Like historical narratives themselves, our understanding of what history is and what shape it should take is flexible and open to disagreement. For as long as people have studied history, historians have nursed different ideas about how history should be studied, constructed, written and interpreted. Historians therefore approach history in different ways, using different ideas and methods and focusing on different things. The links below contain several popular theories of history utilised by well known historians:
History is the study of great individuals
According to the ancient Greek writer Plutarch, history is chiefly the product of great leaders and innovators. Prominent individuals shape the course of history through their personality, strength of character, ambition, abilities, leadership or creativity. Plutarch’s histories were written almost as biographies or ‘life and times’ stories of these great individuals; he explained how the actions of these great figures shaped the course of their nations or societies. This approach served as a model for many later historians. It is often referred to as ‘top down’ history, because of its focus on rulers or leaders. One advantage to this approach is its accessibility and relative easiness. It is generally much easier to research and write about individuals than social movements or complex factors. This focus on individuals also tends to be more interesting and accessible to readers. The main problem with Plutarch’s approach is that it can sidestep, simplify or overlook historical factors and conditions that do not emanate from important individuals.
History is the study of the 'winds of change'
The Berlin Wall falls in 1989, a ‘winds of change’ moment
Other historians have focused less on individuals and taken a more thematic approach, looking at factors and forces that produce significant historical change. Some have looked at what might broadly be described as the ‘winds of change’: powerful ideas, forces and movements that shape or affect how people live, work and think. These great ideas and movements are often initiated or driven by influential people – but they soon become much larger forces for change. As the ‘winds of change’ strengthen and grow they shape or influence political, economic and social events and conditions. One notable ‘wind of change’ was Christianity, which shaped government, society and social customs in medieval Europe. Another was the European Enlightenment, which undermined old ideas about politics, religion and the natural world, and triggered a long period of curiosity, education and innovation. Marxism emerged in the late 19th century and grew to challenge the old order in Russia, China and elsewhere, shaping government and society in those nations. The Age of Exploration, the Industrial Revolution, decolonisation in the mid 1900s and the winding back of eastern European communism in the late 1900s are all tangible examples of the ‘winds of change’.
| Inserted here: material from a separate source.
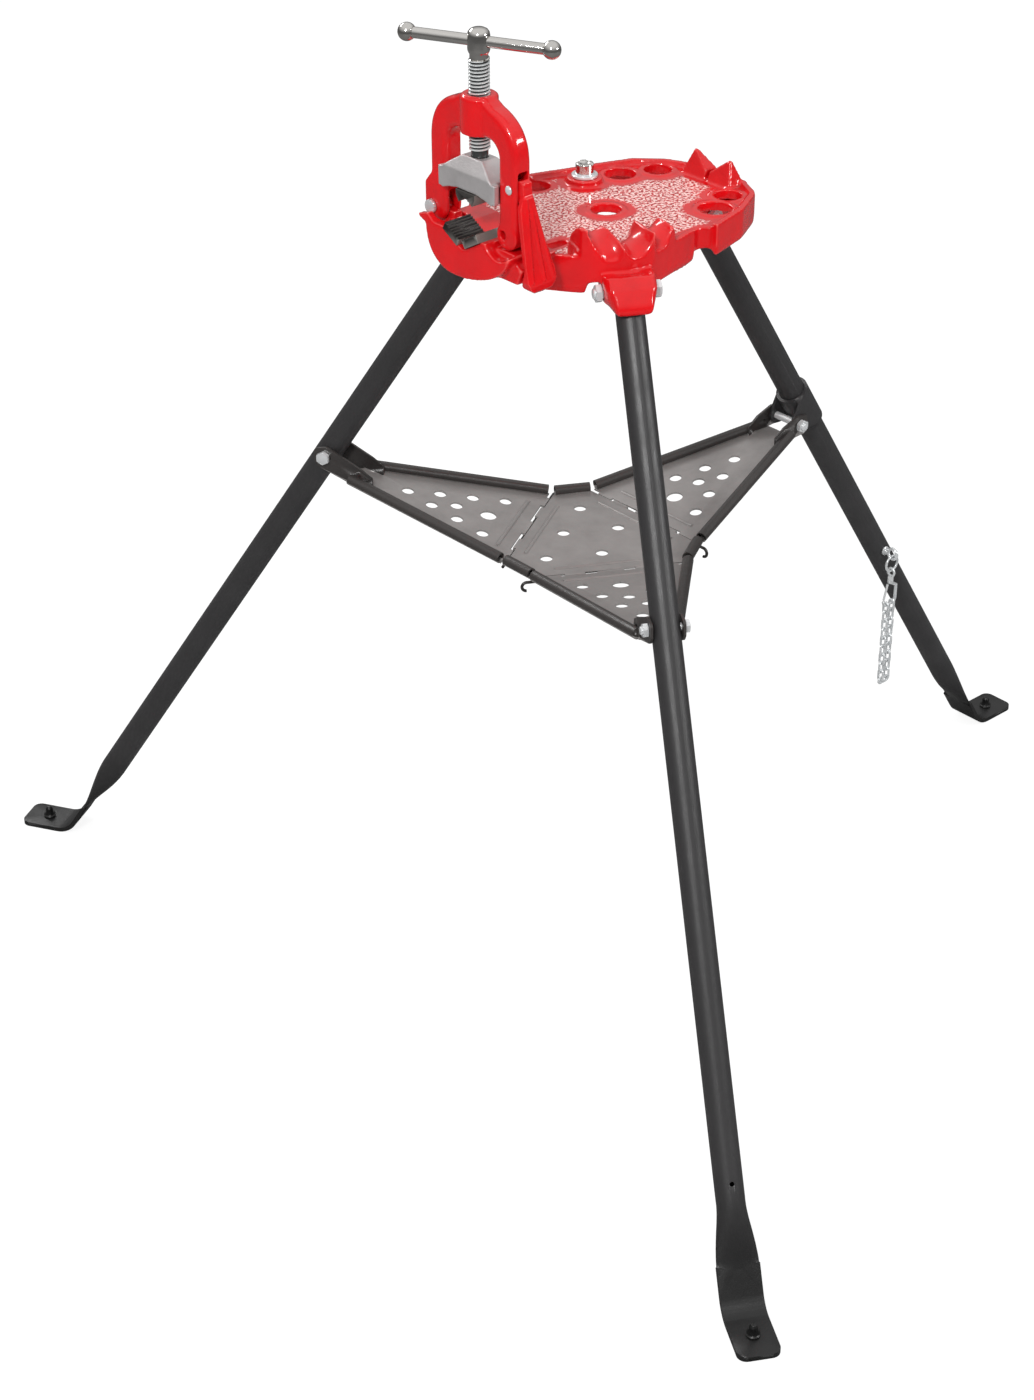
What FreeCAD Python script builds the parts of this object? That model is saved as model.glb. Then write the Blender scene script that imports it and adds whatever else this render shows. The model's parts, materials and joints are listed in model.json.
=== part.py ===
import FreeCAD, Part
import math
import os

# Portable tripod stand with a yoke pipe vise, conduit bending horns, a tool table and a
# folding tray.  Units are millimetres.  X runs along the clamped pipe (vise at -X, pipe
# rest at +X), Y points to the far side of the table, Z is up and the floor is z = 0.  Everything
# is drawn about the table's centre and moved to the middle of the footprint when it is saved.

os.makedirs("parts", exist_ok=True)
V = FreeCAD.Vector

# ---- table casting ----
TABLE_Z = 800.0            # top of the table plate
PLATE_T = 8.0
SKIRT_DEPTH = 28.0         # outside wall, measured down from the plate top
RIM_H = 4.0                # rim standing above the plate
WALL = 6.0
TABLE_OUTLINE = [
    (-114, -40), (-84, -84), (-56, -100), (-31, -105), (36, -88),
    (60, -94), (108, -81), (146, -60), (161, -32), (164, 0), (159, 32), (147, 60),
    (124, 84), (90, 97), (60, 106), (24, 119), (-30, 121), (-64, 108), (-94, 78), (-114, 40),
]
TOOL_HOLES = [(91, 67, 15.0), (126, 51, 13.5), (18, 9, 14.2), (95, -57, 16.0), (127, -42, 13.0)]
HALF_HOLE = (12, 100, 14.0)
VISE_RIM_H = 8.5           # the wall is higher between the vise and the bending horns
BANK_START = (-92.0, -74.0)
BANK_TURN = -11.4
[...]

History is the study of challenge and response
The Roman Empire’s failure to meet certain challenges led to its decline
Some historians, such as the British writer Arnold Toynbee (1889-1975), believed that historical change is driven by challenges and responses. All civilisations are defined not just by their leadership or conditions, but by how they respond to difficult problems or crises. These challenges take many forms. They can be physical, environmental, economic or ideological; they can derive from internal pressures or external factors; they can come from their own people or from outsiders. The survival and success of a civilisation is often determined by how it responds to these challenges. This itself often depends on its people and how creative, resourceful, adaptable and flexible they are. Human history is filled with many tangible examples of challenge and response. Many nations have been confronted with powerful rivals, wars, natural disasters, economic slumps, new ideas, emerging political movements and internal dissent. The process of colonisation, for example, involved major challenges, both for colonising settlers and native inhabitants. Economic changes, such as new technologies and increases or decreases in trade, can create challenges in the form of social changes or class tensions.
History is the study of dialectics
Karl Marx, creator of the ‘material dialectic’
In philosophical terms, dialectics is the process where two or more parties resolve disagreements through rational discussion, compromise and mutual agreement. The concept of dialectics was applied to history by German philosopher Georg Hegel (1770-1831). Hegel suggested that most historical changes and outcomes were driven by dialectic interaction. According to Hegel, for every thesis (a proposition or ‘idea’) there exists an antithesis (a reaction or ‘opposite idea’). The thesis and antithesis encounter or struggle, from which emerges a synthesis (a ‘new idea’). This ongoing process of struggle and development reveals new ideas and new truths to humanity. The German philosopher Karl Marx (1818-1883) was a student of Hegel and incorporated the Hegelian dialectic into his own theory of history – but with one important distinction. According to Marx, history was shaped by the ‘material dialectic’: the struggle between economic classes. Marx believed that economic factors underpinned most social structures and interactions. All classes struggle and push to improve their economic condition, Marx wrote, usually at the expense of other classes. Marx’s material dialectic was reflected in his stinging criticisms of capitalism, a political and economic system where the ruling classes own and control the means of production.
History is the story of the unexpected
Franz Ferdinand’s murder in 1914, an unexpected but pivotal moment in history
Some historians believe that history is shaped by the accidental, the surprising and the unexpected. While history and historical change often follow patterns, they can also be unpredictable and chaotic. For all our fascination with timelines and linear progression, history does not always follow a clear and expected path. The past is filled with unexpected incidents, surprises and accidental discoveries. Some of these have unleashed historical forces and changes that could not be predicted, controlled or stopped. A few have come at pivotal times and served as the ignition or ‘flashpoint’ for changes of great significance. The discovery of gold has triggered ‘gold rushes’ that have shaped the future of entire nations. In June 1914 Archduke Franz Ferdinand’s car took a different route through Sarajevo and ended up passing an aimless Gavrilo Princip, a confluence of events that changed the course of history. American historian Daniel Boorstin (1914-2004), an exponent of this fascination with historical accidents, claimed that if Cleopatra’s nose had been shorter, thus diminishing her beauty, then the history of the world might have been radically different.